The important thing is as you said, that this nickel that's in the warehouses for the purposes of futures trading, never really leaves those warehouses. It doesn't even actually change ownership very often, because they settle the contracts in cash.
And in this case, what people thought were bags of nickel were just bags of rocks.
Exactly. It's a classic warehouse receipt fraud of the sort that has been going basically for as long as warehouse receipts have been treated as financial instruments that could be the subject of futures contracts or loan financing.
Okay, so, you’re the expert on this particular fraud. What's the basic outline of how this warehouse receipt fraud works? In this case, they don’t yet seemed to have pinned if it was fraud or something else–
We don't know who did it, but when you’ve got a container full of rocks where a valuable metal ought to be, you've got to guess it didn't happen purely by mistake.
Fair enough. Take us through the basics of this kind of category of fraud.
It's a classic example of a situation in which they've decided to use trust, rather than verification. Because the whole financial system works on the basis of trust. If you have to verify everything, then you'd never get anything done. You'd spend your whole life checking things. In this case, rather than having someone constantly checking the metal, moving heavy metal around on trucks and everyone taking delivery of it, they decided that warehouse receipts were as good as the physical thing.
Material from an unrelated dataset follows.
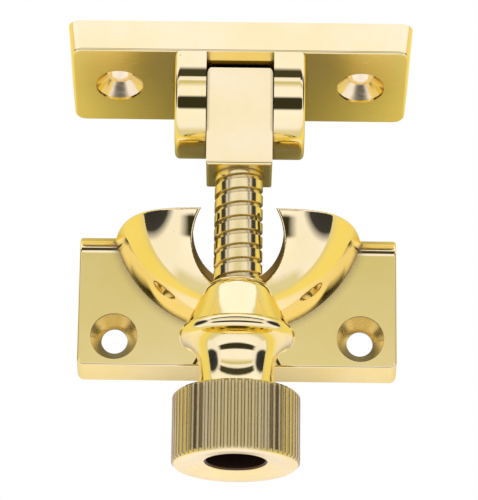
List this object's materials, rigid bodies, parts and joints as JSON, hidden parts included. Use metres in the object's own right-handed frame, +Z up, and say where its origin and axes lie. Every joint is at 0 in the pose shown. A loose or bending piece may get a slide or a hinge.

This is something that's been going on for ages. It's always been the case that when you borrow money collateralized against goods, do very rarely take the goods down to your bank so that the goods are stored in their vaults. In fact, the only situation in which I know that happens is that there's an Italian bank, which has a special cheese ripening facility so that Italian producers of parmesan cheese can borrow money against their cheese while it's maturing.
Most of the time, the stuff is either held in a special bonded warehouse, or it's held on the customer's premises. Someone inspects it and issues a warehouse receipt. And then for financial purposes, that warehouse receipt is the goods you can borrow against it as if it was collateral.
You can trade futures on it as if it was delivery of physical metal. What it is, is a certificate that someone has inspected that and confirmed your ownership of the goods and in the financial system that's as good as having the physical things.
So, someone comes into the system and says “ah, this makes sense. I can borrow against this thing. But what if this thing never existed? I could just borrow money for free.”
Absolutely. The warehouse receipt system is a circle of trust. And once you're in that circle of trust, no one checks up on it again. That would be a crazy thing to do. It would be like getting a set of audited accounts and then going to the company and doing another audit yourself. That's not what it's for.
This is a much easier way of stealing a load of nickel than stealing the physical nickel would be. If you've managed to issue a misleading warehouse receipt, then you can be pretty sure that it will be a long time before anyone checks up and finds out whether that corresponds to a physical assets because the whole purpose of the system of receipts is meant to prevent everyone from having to do that check every time they extend credit or every time they trade futures.
What are some other examples this kind of a fraud?
This kind of fraud is absolutely endemic. There's one or two every year. A couple of years ago, a load of banks ended up getting out of the financing of shipping fuel because they had been caught by a version of this scam so hard.
In the industry jargon, you tend to refer to this as a salad oil scam. And they call it a salad oil scam after the great salad oil fraud of the 1960s, which was where a larger than life character called Tino De Angelis was the biggest single trader of soybean oil. And he financed himself through warehouse receipts – American Express company's financing subsidiary would lend him money against the receipts. These were warehouse receipts from a warehousing facility for soybean oil which Tino controlled, because soybean oil has to be stored in specialist facilities. It can't just be put into any warehouse. And what Tino realized is that oil floats on water. And so when the inspector from his bank came around to check that the warehouse receipt was accurate, you can't necessarily tell the difference – particularly in winter when things freeze up – between a tank full of valuable salad grade soybean oil, and a tank that's basically full of seawater with a few gallons of soybean oil floating on the top.
It was crazy. In the end, he had warehouse receipts outstanding which if you ever sat down and added them up, would account for more soybean oil that was produced in the entire United States of America in that year.
And sooner or later, he got into futures trading. He went extravagantly bankrupt and the bank went down to the warehouse facility to take possession of their collateral and they found a load of fake tanks full of seawater. It was a huge financial loss in the time. It happened on the weekend that Kennedy was assassinated, so it didn't make quite as big headlines as it should have done. But it basically brought down a number of commodities brokerages that had extended too much credit to this guy on the basis of warehouse receipts which did not reflect physical commodities.
There's a case that’s documented on a tablet from ancient Mesopotamia where this trader is upset because he bought copper ingots and they turned out to be junk and he wants his money back.
Absolutely. The original eureka moment was when Archimedes jumped out of his bathtub, realizing that the displacement of water would allow him to discover who had been adulterating gold coinage.
These kinds of things go right the way back through history, because as soon as you've invented a system in which people assign value to things, you've invented a system in which people can be fraudulently misled into assigning values to things that don't actually have the value that they want.